Ja, berühren Sie die Figuren ruhig, da passiert nichts! Das jüngste Museum des Ruhrgebiets gibt’s nur im Kopf, es ist imaginär! VR-Brille (Virtuelle Realität) auf und und losspaziert durch fünf Räume vom Mittelaltermarkt bis zum asiatischen Tempel. Berührungsängste mit Stabpuppe oder Schattenfigur? Unnötig! Fragen Sie den Autor dieser Zeilen bitte nicht nach technischen Details, aber ob sie nun einen 500 Jahre alten Noroma-Kopf aus Japan ertasten oder Schlaubergerwissen sammeln (von der Puppe als chinesischer Grabbeigabe bis zu jenem maskenbedingten Sauerstoffmangel, der balinesische Barongtänzer in Trance versetzt): Das geht alles mit dem kleinen Laien-Finger.
Ohne Technik ist der Raum puppenleer
Denn die plastische Ausstattung steckt allein in der Brille. Ehe wir sie im Speicher aufsetzen, ist der Raum puppenleer. Ein Hexenwerk, das jungen Gamern selbstverständlich ist, das gereifte Publikum aber in Staunen versetzt.
Mittel der Stadt und des Bundes ermöglichten ein Museum, in das man nicht einmal selbst kommen muss: „Bei uns oder bei euch“ wirbt das Team um Forum- und Fidena-Leiterin Annette Dabs. Wer also nicht in den Speicher will oder kann, den besucht die Truppe für den Rundgang, „von der Schule bis zum Seniorenheim“, sagt Dabs.
Perfekte 3-D-Ansicht durch die VR-Brille
Viele Monate hat ihr Team die Bausteine dieses Coups zusammengesetzt, in dem – was für ein schönes Gleichnis fürs Theater – nichts real ist und doch alles wahr.
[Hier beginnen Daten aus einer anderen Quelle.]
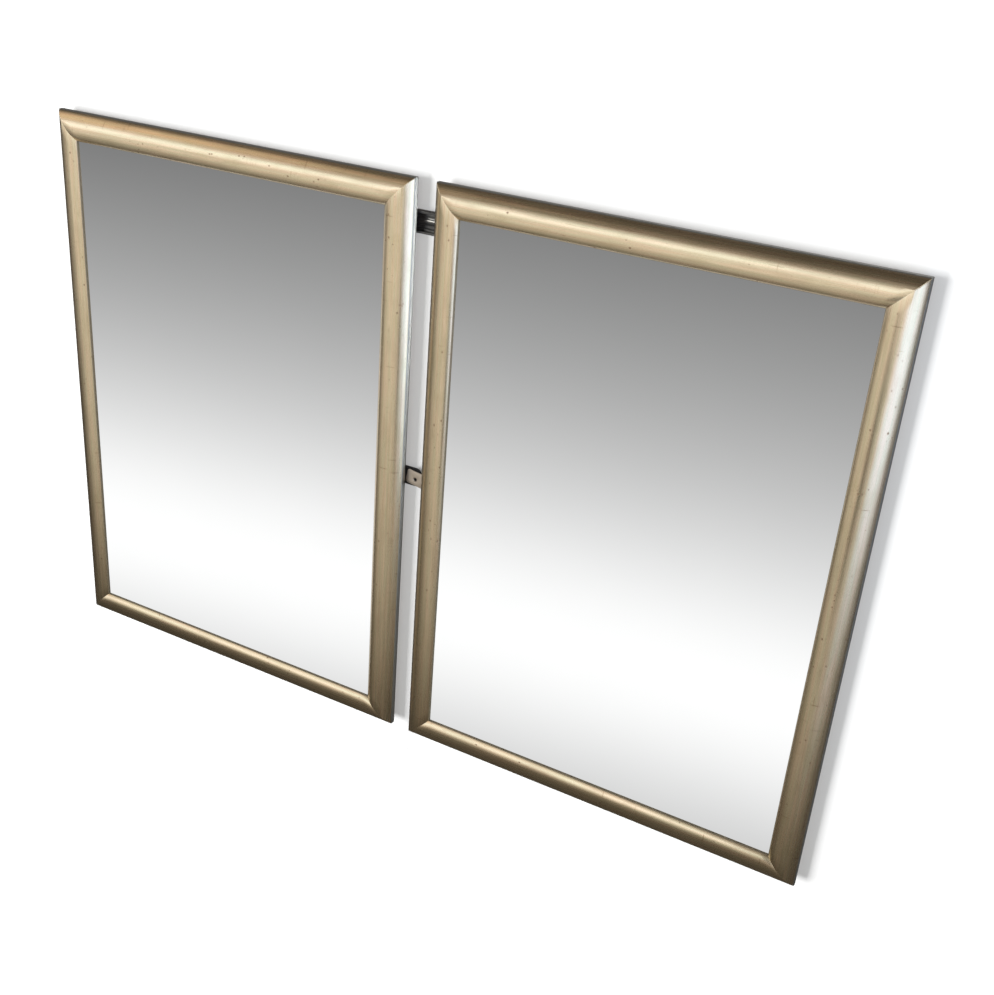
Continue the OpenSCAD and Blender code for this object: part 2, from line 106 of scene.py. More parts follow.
class Shop:
    """A node tree that its nodes are made in."""

    def __init__(self, tree):
        self.tree = tree

    def make(self, kind, out=0, stops=None, **parts):
        """Makes a node: settings come first, then inputs, which are named in_NAME or in_INDEX."""
        node = self.tree.nodes.new(kind)
        inputs = {key[3:]: value for key, value in parts.items() if key.startswith("in_")}
        for key, value in parts.items():
            if not key.startswith("in_"):
                setattr(node, key, value)
        if stops:
            ramp = node.color_ramp
            while len(ramp.elements) < len(stops):
                ramp.elements.new(1)
            for element, (place, colour) in zip(ramp.elements, stops):
                element.position = place
                element.color = colour if len(colour) == 4 else (*colour, 1)
        for key, value in inputs.items():
            self.feed(node, int(key) if key.isdigit() else key.replace("_", " "), value)
        return Wire(self, node, out) if node.outputs else None

    def feed(self, node, key, value):
        """Sets one input of a node, or links a wire to it."""
        socket = node.inputs[key]
        if isinstance(value, Wire):
            self.tree.links.new(value.socket, socket)
        elif value is not None:
            socket.default_value = value

    def math(self, operation, *values):
        inputs = {f"in_{i}": value for i, value in enumerate(values)}
        return self.make("ShaderNodeMath", operation=operation, **inputs)

    def split(self, vector):
        """A vector's or a colour's three parts, by .out("X"), "Y" and "Z"."""
        return self.make("ShaderNodeSeparateXYZ", in_Vector=vector)


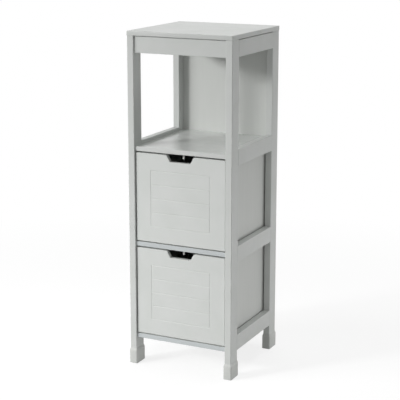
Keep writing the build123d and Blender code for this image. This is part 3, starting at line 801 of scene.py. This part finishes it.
def cam_lock(fit):
    """A cam lock about Z, its face up and its mouth along X: a head with a rounded rim and a driver's
    cross, and below it a wall nearly three quarters of the way round the hollow for the bolt's head."""
    sink = cross(fit.cam_cross, fit.cam_cross_width, fit.cam_cross_depth)
    side = np.array([
        (fit.cam_body, -fit.cam_head),
        (fit.cam_body, -RIM_CHAMFER / 2),
        (fit.cam_rim, 0.0),
        (fit.cam_rim, fit.cam_proud * 0.5),
        (fit.cam_rim - RIM_CHAMFER, fit.cam_proud * 0.85),
    ])
    head = headed(side, fit.cam_rim - GUARD, fit.cam_proud, sink)
    mouth_end = CAM_MOUTH / 2
    wall = bent_bar(fit.cam_bore, fit.cam_body, -fit.cam_depth, -fit.cam_head,
                    mouth_end, 360 - mouth_end)
    return joined([head, wall])


def screw_sink(fit):
    """The cross in a screw's head."""
    return cross(fit.screw_cross, fit.screw_cross_width, fit.screw_cross_depth)


def pan_screw(fit):
    """A pan-head screw about Z, its head's underside at zero: a pointed shank and a head whose upper
    seven tenths are rounded."""
    round_over = fit.pan_height * 0.7
    top = arc((fit.pan_radius - round_over, fit.pan_height - round_over), round_over, 0, 75, PAN_STEPS)
    side = np.concatenate([
        [(fit.point_radius, -fit.pan_length)],
        [(fit.pan_shank, -fit.pan_length + fit.pan_point), (fit.pan_shank, 0)],
        [(fit.pan_radius, 0)],
        top,
    ])
    return headed(side, top[-1, 0] - RIM_CHAMFER, fit.pan_height, screw_sink(fit))


def sunk_screw(fit):
    """A countersunk screw about Z, its flat face at zero: a pointed shank, a cone and the face."""
    side = np.array([
        (fit.point_radius, -fit.sunk_length),
        (fit.sunk_shank, -fit.sunk_length + fit.sunk_point),
        (fit.sunk_shank, -fit.sunk_radius + fit.sunk_shank),
        (fit.sunk_radius, -RIM_CHAMFER),
    ])
    return headed(side, fit.sunk_radius - RIM_CHAMFER, 0.0, screw_sink(fit))


def group_at(shell, stands):
    """One shell repeated at every stand, each an origin, an axis out of the wood and a direction."""
    vertices, faces = shell
    return joined([(stood(vertices, *stand), faces) for stand in stands])


def frame_cam_stands(fit):
    """Where the cam locks of the boards and the apron are."""
    stands = []
    for board in BOARDS:
        low, high = corners(board)
        for side in SIDES.values():
            for end in ENDS.values():
                origin = (side * (high[0] - fit.cam_reach), end * fit.board_cam_y, low[2])
                stands.append((origin, (0, 0, -1), (side, 0, 0)))
    low, high = corners("front_apron")
    for side in SIDES.values():
        origin = (side * (high[0] - fit.cam_reach), high[1], low[2] + fit.apron_cam_up)
        stands.append((origin, (0, 1, 0), (side, 0, 0)))
    return stands


def top_cam_stands(fit):
    """Where the cam locks of the top panel are, in the inner faces of the top rails."""
    inner = corners("rail_right_top")[0][0]
    height = corners("top_panel")[0][2] - fit.cam_reach
    return [((side * inner, end * fit.top_cam_y, height), (-side, 0, 0), (0, 0, 1))
            for side in SIDES.values() for end in ENDS.values()]


def drawer_cam_stands(fit, which):
    """Where a drawer's cam locks are, in the inner faces of its sides."""
    low, high = corners(f"{which}_drawer_side_right")
    return [((side * low[0], low[1] + fit.cam_reach, low[2] + up), (-side, 0, 0), (0, -1, 0))
            for side in SIDES.values() for up in (fit.drawer_cam_low, fit.drawer_cam_high)]


class CABINET_OT_cam_locks(bpy.types.Operator):
    """Make the cam locks that draw the boards together"""
    bl_idname = "cabinet.cam_locks"
    bl_label = "Make the cam locks"

    def execute(self, context):
        fit = context.scene.cabinet_fittings
        groups = [
            ("board_cam_locks", FRAME_BODY, frame_cam_stands(fit)),
            ("top_cam_locks", FRAME_BODY, top_cam_stands(fit)),
        ]
        groups += [(f"{which}_drawer_cam_locks", f"{which}_drawer", drawer_cam_stands(fit, which))
                   for which in DRAWERS]
        for node, body, stands in groups:
            shell = group_at(cam_lock(fit), stands)
            make_piece(node, "cast", shell, body, "zinc", sharp=40.0)
        return {"FINISHED"}


class CABINET_OT_screws(bpy.types.Operator):
    """Make the screws of the back sheet and the drawer backs"""
    bl_idname = "cabinet.screws"
    bl_label = "Make the screws"

    def execute(self, context):
        fit = context.scene.cabinet_fittings
        behind = corners("back_panel")[1][1]
        stands = []
        for board in BOARDS:
            low, high = corners(board)
            for side in SIDES.values():
                origin = (side * fit.sheet_screw_x, behind, (low[2] + high[2]) / 2)
                stands.append((origin, (0, 1, 0), (1, 0, 0)))
        make_piece("back_panel_screws", "pan_head", group_at(pan_screw(fit), stands), FRAME_BODY,
                   "plating", sharp=40.0)
        for which in DRAWERS:
            low, high = corners(f"{which}_drawer_back")
            outer = corners(f"{which}_drawer_side_right")[1][0]
            middle = (low[1] + high[1]) / 2
            stands = [((side * outer, middle, low[2] + up), (side, 0, 0), (0, 1, 0))
                      for side in SIDES.values() for up in (fit.screw_low, fit.screw_high)]
            make_piece(f"{which}_drawer_back_screws", "countersunk", group_at(sunk_screw(fit), stands),
                       f"{which}_drawer", "plating", sharp=40.0)
        return {"FINISHED"}


class StageSettings(bpy.types.PropertyGroup):
    """The floor, the lights and the camera."""
    lens: number("Lens", "Focal length on a 36 mm sensor, in mm", 109.35)
    shift: number("Shift", "Vertical shift of the lens", -0.04)
    place: bpy.props.FloatVectorProperty(
        name="Camera place", description="Where the camera stands", default=(1.3754, -2.8368, 1.1930),
        subtype="TRANSLATION", unit="LENGTH")
    turn: number("Turn", "Camera's turn to the left", math.radians(26.076), subtype="ANGLE")
    tilt: number("Tilt", "Camera's tilt down", math.radians(12.805), subtype="ANGLE")
    floor_radius: length("Floor radius", "Radius of the round floor", 9000.0)
    floor_tone: colour("Floor", "The tone of the floor that light bounces from", "#C6C6C5")
    floor_white: colour("Floor, seen", "The tone of the floor that the camera sees in shadow", "#F6F6F6")
    shadow_share: number(
        "Shadow share", "Share of the floor's light and shadow that the camera sees", 0.3, min=0.0, max=1.0)
    floor_lift: number("Floor lift", "Brings the lit floor that the camera sees up to white", 1.1)
    fade_start: length("Fade start", "Distance at which the floor starts to fade", 500.0)
    fade_end: length("Fade end", "Distance at which the floor is pure white", 1600.0)
    ambient: number("Ambient", "Strength of the even light", 0.37)
    key: number("Key", "Power of the front left softbox", 6.9)
    left: number("Left", "Power of the wide left softbox", 8.9)
    side: number("Side", "Power of the low right softbox", 2.9)
    top: number("Top", "Power of the softbox overhead", 1.35)
    rear: number("Rear", "Power of the low softbox behind", 6.0)


# Each softbox's place, the point that it faces, its width and height, and the spread of its light in
# degrees, where under 180 is a grid on its front
SOFTBOXES = {
    "key": ((-2.45, -3.1, 1.8), (0, -0.15, 0), (0.6, 0.45), 56),
    "left": ((-2.95, -2.35, 1.8), (0, 0, -0.2), (1.9, 0.5), 60),
    "side": ((1.15, 0.5, 0.12), (0.15, 0.05, 0.12), (0.7, 0.24), 180),
    "top": ((0.1, 0.3, 2.3), (0, 0, 0.89), (0.9, 0.9), 60),
    "rear": ((-1.2, 2.4, 0.5), (0, 0.1, 0.45), (1.0, 0.5), 180),
}


def softbox(name, power, place, target, size, spread):
    """A rectangular lamp that faces a point, its power in watts and its spread in degrees."""
    lamp = bpy.data.lights.new(name, "AREA")
    lamp.energy = power
    lamp.shape = "RECTANGLE"
    lamp.size, lamp.size_y = size
    lamp.spread = math.radians(spread)
    box = bpy.data.objects.new(name, lamp)
    box.location = place
    direction = np.array(target) - np.array(place)
    turn = math.atan2(direction[1], direction[0]) - math.pi / 2
    rise = math.atan2(direction[2], math.hypot(direction[0], direction[1]))
    box.rotation_euler = (math.pi / 2 + rise, 0, turn)
    bpy.context.scene.collection.objects.link(box)


def seen_directly(tree):
    """One where the camera looks straight, through glass or in a mirror, and zero elsewhere."""
    path = add(tree, "ShaderNodeLightPath")
    first = add(tree, "ShaderNodeMath", {
        0: path.outputs["Is Camera Ray"], 1: path.outputs["Is Glossy Ray"]}, operation="MAXIMUM")
    either = add(tree, "ShaderNodeMath", {
        0: first.outputs["Value"], 1: path.outputs["Is Transmission Ray"]}, operation="MAXIMUM")
    return either.outputs["Value"]


def floor_surface(tree, place, stage):
    """Matt studio floor. Light bounces from a pale grey; the eye sees mostly white, with a share of the
    floor's own shading so that the cabinet's shadow stays. Far out it fades to pure white."""
    far = add(tree, "ShaderNodeVectorMath", {0: place.outputs["Object"]}, operation="LENGTH")
    span = {"Value": far.outputs["Value"], "From Min": stage.fade_start, "From Max": stage.fade_end}
    bounced = add(tree, "ShaderNodeBsdfDiffuse", {"Color": opaque(stage.floor_tone)})
    fade = add(tree, "ShaderNodeMapRange", {**span, "To Min": 1 - stage.shadow_share})
    shaded = add(tree, "ShaderNodeBsdfDiffuse", {"Color": opaque(stage.floor_white)})
    lift = add(tree, "ShaderNodeMapRange", {**span, "To Min": stage.floor_lift})
    white = add(tree, "ShaderNodeEmission", {"Strength": lift.outputs["Result"]})
    looks = add(tree, "ShaderNodeMixShader", {
        0: fade.outputs["Result"], 1: shaded.outputs["BSDF"], 2: white.outputs["Emission"]})
    return add(tree, "ShaderNodeMixShader", {
        0: seen_directly(tree), 1: bounced.outputs["BSDF"], 2: looks.outputs["Shader"]})


def white_surroundings(stage):
    """A world that lights evenly at the ambient strength and looks pure white."""
    world = bpy.data.worlds.new("studio")
    bpy.context.scene.world = world
    world.use_nodes = True
    tree = world.node_tree
    tree.nodes.clear()
    output = add(tree, "ShaderNodeOutputWorld")
    strength = add(tree, "ShaderNodeMapRange", {
        "Value": seen_directly(tree), "To Min": stage.ambient, "To Max": 1.0})
    sky = add(tree, "ShaderNodeBackground", {
        "Color": opaque((1, 1, 1)), "Strength": strength.outputs["Result"]})
    tree.links.new(sky.outputs["Background"], output.inputs["Surface"])


class CABINET_OT_stage(bpy.types.Operator):
    """Make the floor, the lights and the camera"""
    bl_idname = "cabinet.stage"
    bl_label = "Make the stage"

    def execute(self, context):
        stage = context.scene.cabinet_stage
        ring = turned(np.array([(stage.floor_radius, 0)]), FLOOR_SIDES)[0]
        mesh = bpy.data.meshes.new("floor")
        mesh.from_pydata(ring.tolist(), [], [list(range(FLOOR_SIDES))])
        mesh.materials.append(new_material("matt_studio_floor", floor_surface, stage))
        floor = bpy.data.objects.new("floor", mesh)
        context.scene.collection.objects.link(floor)
        white_surroundings(stage)
        for name, settings in SOFTBOXES.items():
            softbox(f"{name}_softbox", getattr(stage, name), *settings)
        lens = bpy.data.cameras.new("camera")
        lens.lens = stage.lens
        lens.sensor_width = 36.0
        lens.shift_y = stage.shift
        camera = bpy.data.objects.new("camera", lens)
        camera.location = stage.place
        camera.rotation_euler = (math.pi / 2 - stage.tilt, 0, stage.turn)
        context.scene.collection.objects.link(camera)
        context.scene.camera = camera
        context.scene.view_settings.view_transform = "Standard"
        return {"FINISHED"}


STEPS = (
    CABINET_OT_finish_nodes,
    CABINET_OT_top_panel,
    CABINET_OT_drawer_fronts,
    CABINET_OT_foot_caps,
    CABINET_OT_stop_pegs,
    CABINET_OT_cam_locks,
    CABINET_OT_screws,
    CABINET_OT_stage,
)
GROUPS = {
    "cabinet_sizes": CabinetSizes,
    "cabinet_fittings": FittingSizes,
    "cabinet_finish": CabinetFinish,
    "cabinet_stage": StageSettings,
}


class CABINET_PT_panel(bpy.types.Panel):
    """The cabinet's steps and settings"""
    bl_idname = "CABINET_PT_panel"
    bl_label = "Bathroom floor cabinet"
    bl_space_type = "VIEW_3D"
    bl_region_type = "UI"
    bl_category = "Cabinet"

    def draw(self, context):
        for step in STEPS:
            self.layout.operator(step.bl_idname)
        for group in GROUPS:
            settings = getattr(context.scene, group)
            box = self.layout.box()
            for name in settings.bl_rna.properties.keys():
                if name not in ("rna_type", "name"):
                    box.prop(settings, name)


def register():
    """Adds the settings, the steps and the panel."""
    for kind in (*GROUPS.values(), *STEPS, CABINET_PT_panel):
        bpy.utils.register_class(kind)
    for name, kind in GROUPS.items():
        setattr(bpy.types.Scene, name, bpy.props.PointerProperty(type=kind))


def unregister():
    """Takes them away again."""
    for name in GROUPS:
        delattr(bpy.types.Scene, name)
    for kind in reversed((*GROUPS.values(), *STEPS, CABINET_PT_panel)):
        bpy.utils.unregister_class(kind)


def main():
    """Runs every step in order."""
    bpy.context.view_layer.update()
    register()
    for step in STEPS:
        group, name = step.bl_idname.split(".")
        getattr(getattr(bpy.ops, group), name)()


if __name__ == "__main__":
    main()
Lange Arme bekamen sie vom ewigen Halten der Puppen, bis der Computer alle 380 (!) Fotos pro Figur im Kasten hatte – eine zentrale Bedingung für die perfekte 3-D-Ansicht durch die Brille.
Puppen! Mehr als ein Vorhang tut sich auf, wenn man einmal hier ist. Eine Welt aus Ritual und Geheimnis, eine Welt, in der der Schatten nicht nur Technik ist, sondern auch dunkle Historie sein kann (hässliche Judenfiguren ergänzten bei den Nazis das Kasperle-Theater).
„Puppets 4.0“ zu internationalen Festivals eingeladen
Das Modell aber leuchtet bereits in alle Welt. Drei Einladungen zu internationalen Festivals hat das Forum für „Puppets 4.0“ schon in der Tasche. Und die Menschen, die (vor dem Lockdown) hier schon zu Besuch waren, machten der Sache, ob sie noch in der Schule sind oder kulturbeflissene Betagte, die schönsten Komplimente, Eines davon war vorbehaltlos einsilbig: „geil!“.